Diogenes: Utopia

18 March 2016

Since 1515 the world and the human way of living have changed so much that people from the 16th century – if all of a sudden set into our time – would be entirely confused, and unable to believe what they would see and hear.

And yet Thomas More’s classic, Utopia, which was published exactly 500 years ago,still makes for a very interesting read. But why should it be interesting now in a completely different world, after five centuries of constant change? A possible explanation for this is perhaps the fact that Utopia deals with a paradoxical way of thinking. What does ‘paradox’ actually mean? The word seems to have entered the English language sometime in the 16th century, meaning something distinct from the generally accepted opinion. If something has a paradoxical character, it is different to the usual way of thinking and therefore intriguing or even provoking.

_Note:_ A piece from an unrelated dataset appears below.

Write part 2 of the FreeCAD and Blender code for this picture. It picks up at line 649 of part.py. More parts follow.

For example, we rarely consider that the birthplace of the idea of freedom has always been the dungeon. Perhaps only those who were put into a murky hole somewhere in the basement of a castle became fully aware of how infinitely precious freedom is. When free, people seldom think of what great privilege they are allowed to enjoy. It seems that only people deprived of their freedom can really know what freedom is, and dream about its inestimable beauty and value.

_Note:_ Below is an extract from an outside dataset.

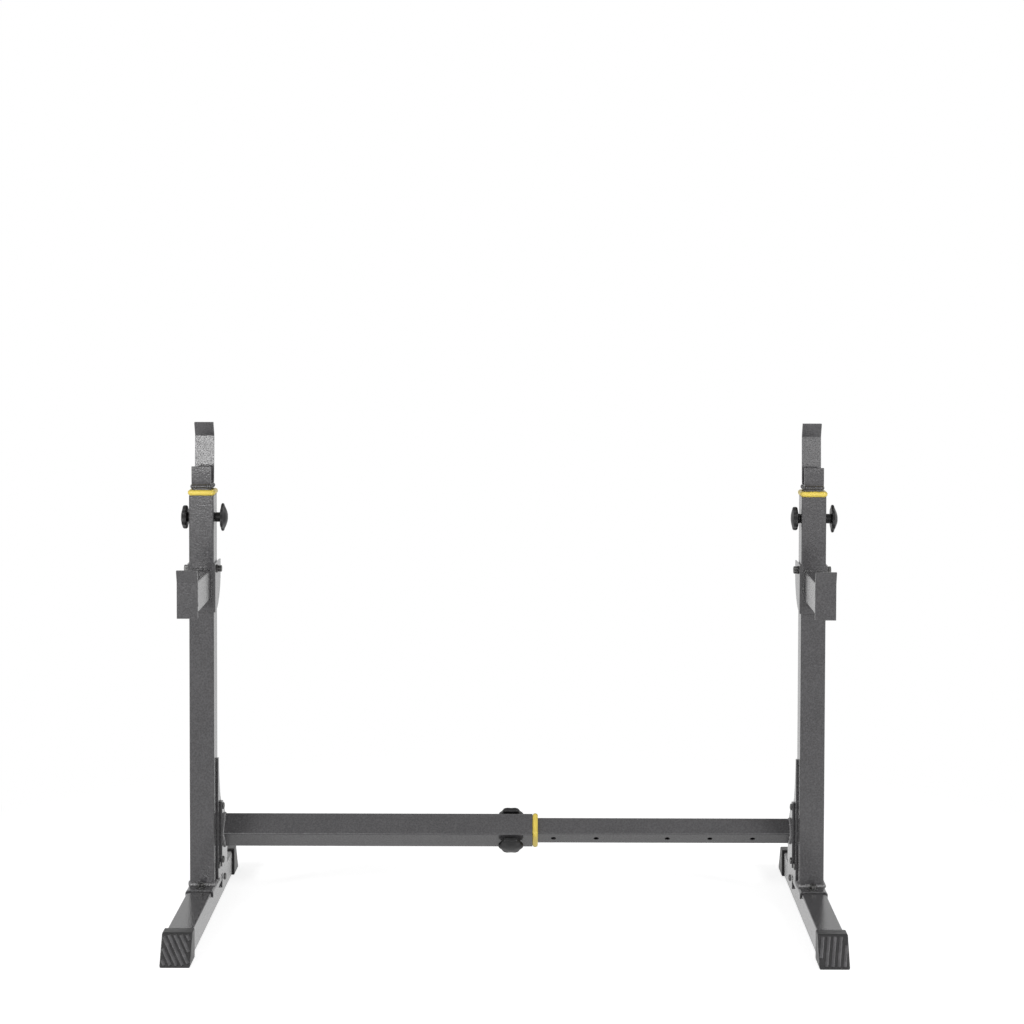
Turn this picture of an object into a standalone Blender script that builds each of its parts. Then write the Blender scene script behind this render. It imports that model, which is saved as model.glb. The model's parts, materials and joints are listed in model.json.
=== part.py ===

The same is true of our health: when we are healthy we take it for granted and are barely aware of the enormous wealth we possess. It is only when we fall ill that we become conscious of how wonderful it is to be healthy and feel well.

This trait of human nature is probably the source of all utopian conceptions. Longing for something better than what is available is the root of every utopia. That applies as equally to individual dreams as it does to collective wishes of whole societies. Unhappy individuals who feel disdained and unjustly treated dream about a world in which they would be respected, or loved. People who believe they deserve to be accepted as an equal member in their own homeland within the family of nations dream of their own utopia.

The word ‘utopia’ is a coinage of the Greek words for ‘no’ and ‘place’. Thus in fact, it means ‘nowhere’. It is an object of thought and imagination.

Plato and Thomas More created their famous utopias because the worlds in which they lived were rather brutal and full of grave deficiencies and tragedy. Their utopias are driven by the worlds they lived in. In Plato’s The Republic, Socrates uses the name Kallipolis for his utopia. Kallipolis means a good or beautiful city. By calling his imaginary city ‘a good city’ he effectively, if cautiously, criticizes the city he lives in. Thomas More calls his ideal city Utopia, a non-existent place, indirectly saying that the town in which he lives is not that place.

Both Plato and More suggest some improvements in economy, education, working conditions, defense and so on; however, all such enhancements are rather cosmetic in nature. The people in their imaginary worlds must undergo military training and always be ready to fight and kill. Inhabitants of More’s utopian island even engage mercenaries from neighboring nations when they do not have enough soldiers to defend themselves. They dig a 15 mile wide canal between the mainland and their island in order not to be influenced by the bad habits of the surrounding, morally inferior, societies. Digging a canal of such dimensions would be a huge task even for the most powerful nations nowadays. When these cities are under-populated, they bring in people from the mainland to maintain the number of inhabitants they consider ideal.

Plato, Cicero and More, to mention three of the most famous utopians, were highly learned people and considered the societies of their time wicked, vain and corrupt. This may be the explanation for why utopias have appealed to honest, intelligent and educated people throughout time. Although the three great authors very carefully steered clear of criticizing their potentates directly, they had every reason to fear for their own lives and in the end, indeed, all paid the highest price. Socrates, Plato’s favorite person and reportedly his teacher, was sentenced to death; the three mightiest men in Rome, Anthony, Lepidus and Augustus ordered Cicero’s killing; and More was beheaded because he refused to swear allegiance to the brutal king Henry VIII, who had declared himself supreme ruler of the world. He refused because he believed in only one God.